In the past year, at least 67 independent pharmacies have closed in Kentucky, and more are expected to close because of a recent change in the system that favors big pharmacy chains.
So reports Alex Acquisto of the Lexington Herald-Leader, in a significant story for rural Kentucky.
"Pharmacists are often the first – and most accessible – health-care-provider point of contact in their communities, particularly in rural parts of Kentucky," Acquisto writes. "Independent pharmacies in Kentucky filled more than half of all prescriptions statewide and before 2023’s closures, independents operated in all but one of the state’s 120 counties."
That's according to Rosemary Smith, who owns six pharmacies across Eastern Kentucky with her husband, Luther, and is co-founder of the Kentucky Independent Pharmacists Alliance. KIPA is seeking help from the Kentucky General Assembly, which has previously tried to insulate independent pharmacists from the middlemen between insurance companies and pharmacies, pharmacy benefit managers.
The sponsor of earlier bills aimed at PBMs, Sen. Max Wise, R-Campbellsville, told Acquisto that he will probably file a bill similar to the recent “commercial pharmacy PBM reform” bills in Tennessee and West Virginia. The Tennessee law "gives independent pharmacies greater control over the PBM contracts they agree to, including by mandating those groups reimburse no less than the actual cost for a prescription drug," Acquisto reports. "That is an aspect not currently mandated by law in Kentucky."
The system
Acquisto explains how it got this way: "Each time an independent pharmacist fills a patient’s prescription, how that pharmacy is reimbursed by insurance companies — and what amount in fees are levied for filling it — is decided by a somewhat arbitrary and complex tangle of decisions by entities outside a hometown pharmacy’s control. This lack of control and contractual obligation to pay every fee levied has paved the way for independents to be financially gouged from multiple angles: Low or break-even reimbursement rates set by insurance companies often blunts a pharmacy’s ability to make a profit on every prescription they fill."
Pharmacy benefit managers charge pharmacies direct and indirect remuneration fees. "Federal regulations have historically dictated these fees be collected retroactively, up to six months after a prescription is filled.
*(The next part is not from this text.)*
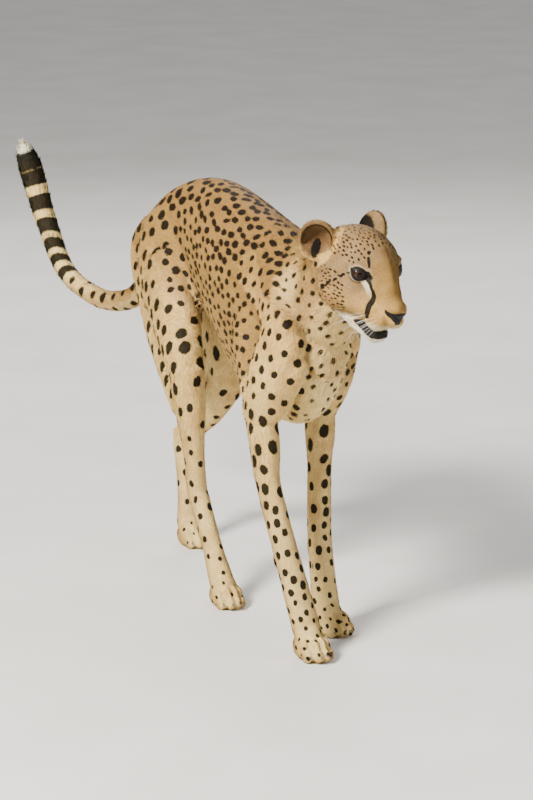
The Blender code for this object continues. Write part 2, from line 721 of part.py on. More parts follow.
def build_foreleg(flesh, sign, side):
    """Upper arm, forearm, fore paw and claws of one side."""
    leg = FORELEGS[side]
    wrist = across_joint(leg["mid"], leg["wrist"], leg["ball"])
    arm = slice_out(flesh, "upper_arm_" + side, arm_planes(sign) + [CHEST_FLOOR, midline(sign)],
                    leg["shoulder"] + Vector((sign * 0.05, 0, 0)))
    forearm = slice_out(flesh, "forearm_" + side, [apart(CHEST_FLOOR), midline(sign), wrist],
                        leg["mid"])
    foot, claws = build_foot_flesh(leg, leg["wrist"].z + 0.05, add_foreleg, sign, FORE_PAW)
    paw = slice_out(foot, "forepaw_" + side, [apart(wrist), midline(sign), SOLE], leg["ball"])
    bpy.data.objects.remove(foot, do_unlink=True)
    inner = Vector((-sign, 0, 0))
    dew = leg["wrist"].lerp(leg["ball"], 0.30) + inner * 0.0200 + Vector((0, -0.004, 0))
    claws = claws + [(dew, (inner * 0.5 + Vector((0, -0.75, -0.43))).normalized())]
    return [arm, forearm, paw] + build_claws(paw, claws, "fore_" + side)


def build_hindleg(flesh, sign, side):
    """Thigh, shank, metatarsus, hind paw and claws of one side."""
    leg = HINDLEGS[side]
    knee = across_joint(leg["hip"], leg["knee"], leg["hock"])
    hock = across_joint(leg["knee"], leg["hock"], leg["ball"])
    ankle = across_bone(leg["hock"], leg["ball"], 0.76)
    thigh = slice_out(flesh, "thigh_" + side, haunch_planes(sign, FLANKS[sign]) + [knee],
                      leg["hip"] + Vector((sign * 0.05, 0, 0)))
    shank = slice_out(flesh, "shank_" + side, [apart(knee), hock, midline(sign)],
                      leg["knee"].lerp(leg["hock"], 0.5))
    metatarsus = slice_out(flesh, "metatarsus_" + side, [apart(hock), ankle, midline(sign)],
                           leg["hock"].lerp(leg["ball"], 0.5))
    foot, claws = build_foot_flesh(leg, leg["ball"].z + 0.09, add_hindleg, sign, HIND_PAW)
    paw = slice_out(foot, "hindpaw_" + side, [apart(ankle), midline(sign), SOLE], leg["ball"])
    bpy.data.objects.remove(foot, do_unlink=True)
    return [thigh, shank, metatarsus, paw] + build_claws(paw, claws, "hind_" + side)


def build_trunk(flesh):
    """The trunk: body flesh less legs, neck and tail."""
    trunk = bpy.data.objects.new("trunk", flesh.data.copy())
    bpy.context.scene.collection.objects.link(trunk)
    cutters = [wedge(arm_planes(sign)) for sign, _ in SIDES]
    cutters += [wedge(haunch_planes(sign, FLANKS[sign])) for sign, _ in SIDES]
    cut_away(trunk, cutters)
    middle = Vector((0, 0.05, 0.78))
    made = slice_out(trunk, "trunk_cut", [apart(NECK_BASE), CHEST_FLOOR, tail_cut(1)], middle)
    bpy.data.objects.remove(trunk, do_unlink=True)
    made.name = "trunk"
    tidy_solid(made, middle)
    return made


def build_tail(flesh):
    """The tail in lengths."""
    made = []
    for number, (first, last) in enumerate(zip(TAIL_CUTS, TAIL_CUTS[1:] + (None,)), 1):
        planes = [apart(tail_cut(first)), UNDER_TAIL]
        if last is not None:
            planes.append(tail_cut(last))
        seed = TAIL_PATH[first].lerp(TAIL_PATH[first + 1], 0.75)
        made.append(slice_out(flesh, f"tail_{number}", planes, seed))
    return made


def centre_on_ground(things):
    """Shift everything so that the origin is the bottom centre of the bounding box."""
    points = [vert.co for thing in things for vert in thing.data.vertices]
    low = Vector([min(p[i] for p in points) for i in range(3)])
    high = Vector([max(p[i] for p in points) for i in range(3)])
    shift = Vector(((low.x + high.x) / 2, (low.y + high.y) / 2, low.z))
    for thing in things:
        thing.data.transform(Matrix.Translation(-shift))
    return shift


def finish_for(name):
    """Colour and roughness of a named piece."""
    for stem, finish in FINISHES.items():
        if name.startswith(stem):
            return finish
    return COAT, 0.85


def main():
    """Build every piece of the model."""
    clear_scene()
    body = build_body_flesh()
    flesh = thin(body, "flesh", BODY_TRIANGLES)
    skull_flesh = build_head_flesh()
    skull = thin(skull_flesh, "skull", HEAD_TRIANGLES)
    neck = slice_out(flesh, "neck", [NECK_BASE, apart(NAPE)], Vector((0.0, -0.280, 0.760)))
    pieces = [build_trunk(flesh), neck] + build_head(skull, neck)
    for sign, side in SIDES:
        pieces += build_foreleg(flesh, sign, side)
        pieces += build_hindleg(flesh, sign, side)
    pieces += build_tail(flesh)
    for spare in (body, flesh, skull_flesh, skull):
        bpy.data.objects.remove(spare, do_unlink=True)
    centre_on_ground(pieces)
    for thing in pieces:
        dress(thing, *finish_for(thing.name))


if __name__ == "__main__":
    main()
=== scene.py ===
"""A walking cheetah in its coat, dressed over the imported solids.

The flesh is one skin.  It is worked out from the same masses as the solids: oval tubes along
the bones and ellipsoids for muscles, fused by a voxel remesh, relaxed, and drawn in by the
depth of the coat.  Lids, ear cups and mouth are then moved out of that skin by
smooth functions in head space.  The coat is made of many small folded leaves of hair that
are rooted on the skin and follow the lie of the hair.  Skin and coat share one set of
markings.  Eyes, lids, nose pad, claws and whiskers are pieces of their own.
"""

import itertools
import logging
import math
from dataclasses import dataclass, field
from enum import Enum
from typing import Any, Callable, Optional, Sequence

import bmesh
import bpy
import numpy as np
from mathutils import Matrix, Vector

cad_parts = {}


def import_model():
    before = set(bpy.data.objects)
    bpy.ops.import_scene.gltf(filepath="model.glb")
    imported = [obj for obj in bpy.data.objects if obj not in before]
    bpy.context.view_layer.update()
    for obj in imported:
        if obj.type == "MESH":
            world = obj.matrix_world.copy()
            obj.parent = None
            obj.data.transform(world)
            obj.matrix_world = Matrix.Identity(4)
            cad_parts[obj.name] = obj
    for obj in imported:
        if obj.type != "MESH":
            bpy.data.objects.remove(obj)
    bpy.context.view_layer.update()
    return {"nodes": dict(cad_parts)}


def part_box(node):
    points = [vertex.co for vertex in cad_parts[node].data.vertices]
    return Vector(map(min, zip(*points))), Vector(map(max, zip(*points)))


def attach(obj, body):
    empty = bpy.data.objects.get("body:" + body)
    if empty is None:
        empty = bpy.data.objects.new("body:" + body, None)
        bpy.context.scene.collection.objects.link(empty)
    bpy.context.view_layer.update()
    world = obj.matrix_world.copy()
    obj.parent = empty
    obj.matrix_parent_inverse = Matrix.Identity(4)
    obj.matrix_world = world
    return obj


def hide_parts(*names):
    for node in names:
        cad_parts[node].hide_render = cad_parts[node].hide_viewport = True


log = logging.getLogger("cheetah")
Array = np.ndarray
Thing = bpy.types.Object
Material = bpy.types.Material
SEED = 7


# ---- small maths on arrays
def vec(*xyz: float) -> Array:
    """A point or direction."""
    return np.array(xyz, float)


def held(value: Array) -> Any:
    """A dataclass field whose default is an array."""
    return field(default_factory=lambda: value)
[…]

But that changed Jan. 1, when DIR fees began to be collected at the point of sale," Acquisto reports. "Pharmacists told the Herald-Leader they expect this temporary overlap, where DIR fees from as far back as June 2023 continue to be retroactively deducted as new fees are levied on prescriptions filled currently, will inevitably force more closures."
“This increase in DIR fees has resulted in many independent pharmacies being left with little to no capital funds to survive 2024,” Maysville druggists Dr. Michael Berry and Elizabeth Berry wrote in a Dec. 31 email to Chiquita Brooks-LaSure, adminstrator of the Centers for Medicare and Medicaid Services. “Most independent pharmacies have been on life support for the last several years. We are witnessing the initial stages of an industry in collapse.”